2010 was both a combo of good and bad as well for me.

I can see 2011 being an amazing year for you. I'm so sorry about your father.

Kwana said...

What a beautiful post. I'm so happy for your second chance and I'm looking forward to 2011 right along with you.

Penelope said...

Thanks, KB-- I'm hoping 2011 won't be such a crazy rollercoaster...I need some smooth sailing for a while. (Actually, sailing would be fun! :)

Penelope said...

Hi Kwana! I have a good feeling about 2011...for everyone!

Julia Rachel Barrett said...

You are an amazing woman and this is a powerful post. Penny, death can come at any age. None of us has a guarantee. You have to live as if there will be a tomorrow anyway. May not be comforting, but it's the truth. I'm quite sure your father knows how you are. In fact, he knows how you are.
I know 2011 will be a good year for you, slim. All that introspection is normal. When stuff like this happens it comes with the territory.
You have lots of people in your corner.

Penelope said...

Thanks, Julia...I know you are in my corner! :) I am typically a live-in-the-moment gal, and not used to being so introspective about things. This whole thing has been too surreal, and I'm hoping that I find a new equilibrium in the new year. Slim! hee hee...oh yeah!

Michelle Picard said...

You're exactly where you need to be, girl! 2011 may bring more of the unexpected, but I know you will find a way to celebrate joy and face your life with grace. It's supposed to be confusing unfortunately.Big hug.

Penelope said...

Love you, Michelle! yeah, you're right...no one said this was going to be easy.

Lindsay Kiernan said...

I hope that you get to go out west soon. I'm from the area (about three hours away from Jackson Hole) and miss it everyday! I'd like to say that 2011 will be quieter, but there are no promises in life.

I understand some of the near death trauma you went through, my husband had a horrible car accident last December and is still recovering from it. For about ten minutes I thought he was dead, it was the worst time in my life. But we heal and if we are lucky we become much stronger. You are one of the lucky ones in so many ways! Good luck in 2011!

Penelope said...

Lindsay, I am so glad your husband is okay...that must have been horrible. You are right...I am lucky, and I think about that every day.

Here's to 2011!

Dalton Diaz said...

The thought of losing you scared the crap out of all of us - one of those horrible moments forever frozen in time where you remember exactly where you were and what you were doing when you heard the news.

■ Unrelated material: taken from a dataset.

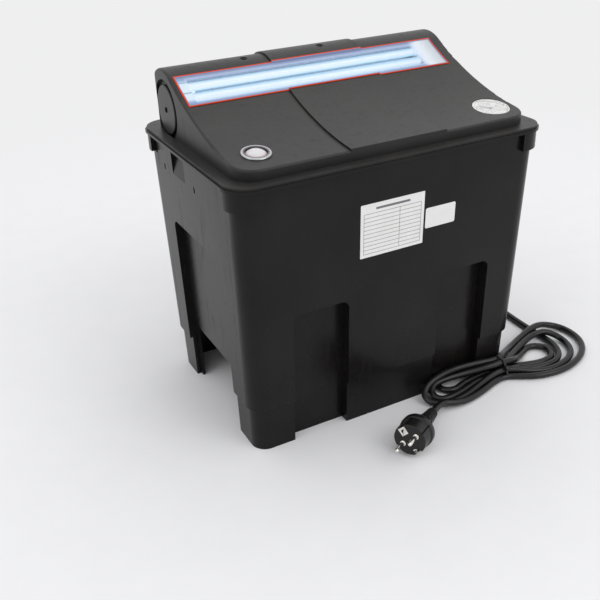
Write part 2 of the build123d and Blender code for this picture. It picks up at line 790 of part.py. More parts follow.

You're one of the strongest, most amazing women I know, and I count my blessings to call you friend.

KMont said...

I'm so sorry, I didn't realuize this happened to you! I've just started to come out of my own cocoon, I guess, and am trying to catch up with people's blogs. I'm so glad you came out of that OK!

Penelope said...

Thanks, DD! Quirky Power is helping with my healing!

KMont--It's been a surreal year for me. So glad it's 2011.